Exercise brief:
Copy out exactly the lines from the start of the data to the line containing "bpy.context.scene.camera = made". Include both.

Dataset section:
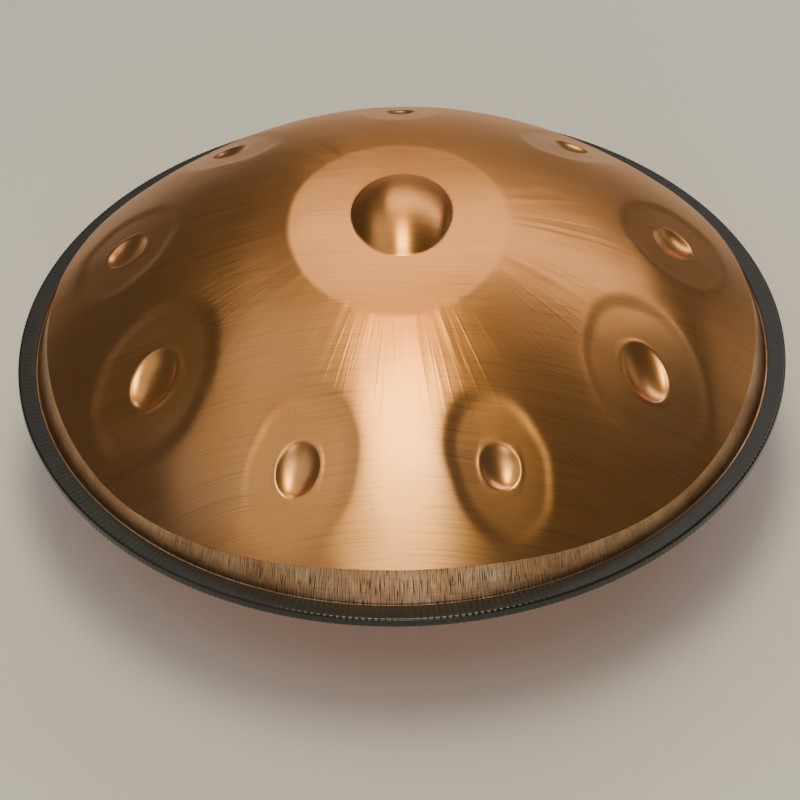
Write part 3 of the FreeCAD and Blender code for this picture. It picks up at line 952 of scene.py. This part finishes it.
def camera():
    """Camera at the player's side, looking down at the pan."""
    data = bpy.data.cameras.new("camera")
    data.lens = CAMERA_LENS
    data.sensor_width = SENSOR
    data.clip_end = CAMERA_CLIP_END
    data.shift_x = CAMERA_SHIFT
    turn, rise = CAMERA_AZIMUTH, CAMERA_ELEVATION
    right = Vector((math.cos(turn), math.sin(turn), 0))
    back = Vector((math.sin(turn) * math.cos(rise), -math.cos(turn) * math.cos(rise),
                   math.sin(rise)))
    up = back.cross(right)
    level = Matrix((right, up, back)).transposed()
    tilt = Matrix.Rotation(CAMERA_TILT, 3, "X")
    roll = Matrix.Rotation(-CAMERA_ROLL, 3, "Z")
    made = bpy.data.objects.new("camera", data)
    made.matrix_world = (Matrix.Translation(Vector((0, 0, RIM_Z)) + back * CAMERA_DISTANCE)
                         @ (level @ tilt @ roll).to_4x4())
    bpy.context.scene.collection.objects.link(made)
    bpy.context.scene.camera = made


def softbox(name, place, aim, size, power, colour):
    """Rectangular soft light at place, turned to aim."""
    data = bpy.data.lights.new(name, "AREA")
    data.shape = "RECTANGLE"
    data.size, data.size_y = size
    data.energy = power
    data.color = colour
    made = bpy.data.objects.new(name, data)
    made.location = place
    made.rotation_euler = (Vector(aim) - Vector(place)).to_track_quat("-Z", "Y").to_euler()
    bpy.context.scene.collection.objects.link(made)


def studio():
    """Pale floor, dim even surround and the soft lights."""
    world = bpy.data.worlds.new("surround")
    bpy.context.scene.world = world
    world.use_nodes = True
    background = world.node_tree.nodes["Background"]
    background.inputs["Color"].default_value = SURROUND
    background.inputs["Strength"].default_value = SURROUND_STRENGTH
    for light in LIGHTS:
        softbox(*light)
    mesh = bpy.data.meshes.new("studio_floor")
    half = FLOOR_HALF
    mesh.from_pydata([(-half, -half, 0), (half, -half, 0), (half, half, 0), (-half, half, 0)],
                     [], [(0, 1, 2, 3)])
    mesh.materials.append(paper_floor())
    floor = bpy.data.objects.new("studio_floor", mesh)
    bpy.context.scene.collection.objects.link(floor)


# ---------------------------------------------------------------- assembly

camera()
studio()
finishes = [brushed_steel("dome_steel"), drawn_steel("skirt_steel"), raw_steel("inside_steel")]
for piece, node, slot in ((top_shell(finishes), "top_shell", "upper_shell_steel"),
                          (bottom_shell(finishes), "bottom_shell", "lower_shell_steel"),
                          (rim_trim(trim_rubber()), "rim_trim", "trim_rubber")):
    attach(piece, "root")
    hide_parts(node)

for node, material in (("adhesive_ring", cured_glue()), ("rim_trim_core", strip_steel())):
    cad_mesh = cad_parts[node].data
    cad_mesh.materials.clear()
    cad_mesh.materials.append(material)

Output of the exercise:
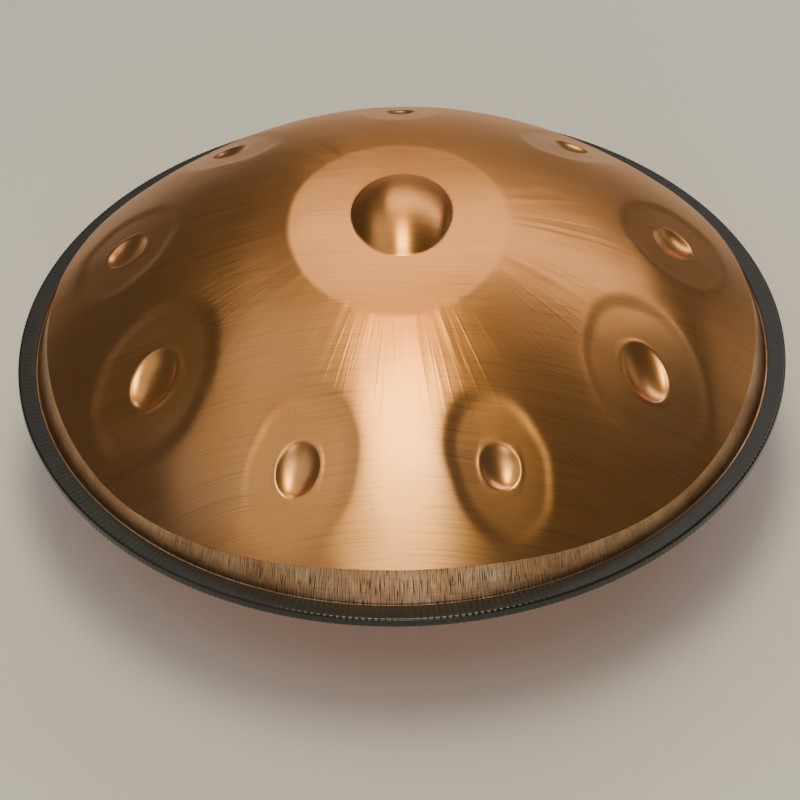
Write part 3 of the FreeCAD and Blender code for this picture. It picks up at line 952 of scene.py. This part finishes it.
def camera():
    """Camera at the player's side, looking down at the pan."""
    data = bpy.data.cameras.new("camera")
    data.lens = CAMERA_LENS
    data.sensor_width = SENSOR
    data.clip_end = CAMERA_CLIP_END
    data.shift_x = CAMERA_SHIFT
    turn, rise = CAMERA_AZIMUTH, CAMERA_ELEVATION
    right = Vector((math.cos(turn), math.sin(turn), 0))
    back = Vector((math.sin(turn) * math.cos(rise), -math.cos(turn) * math.cos(rise),
                   math.sin(rise)))
    up = back.cross(right)
    level = Matrix((right, up, back)).transposed()
    tilt = Matrix.Rotation(CAMERA_TILT, 3, "X")
    roll = Matrix.Rotation(-CAMERA_ROLL, 3, "Z")
    made = bpy.data.objects.new("camera", data)
    made.matrix_world = (Matrix.Translation(Vector((0, 0, RIM_Z)) + back * CAMERA_DISTANCE)
                         @ (level @ tilt @ roll).to_4x4())
    bpy.context.scene.collection.objects.link(made)
    bpy.context.scene.camera = made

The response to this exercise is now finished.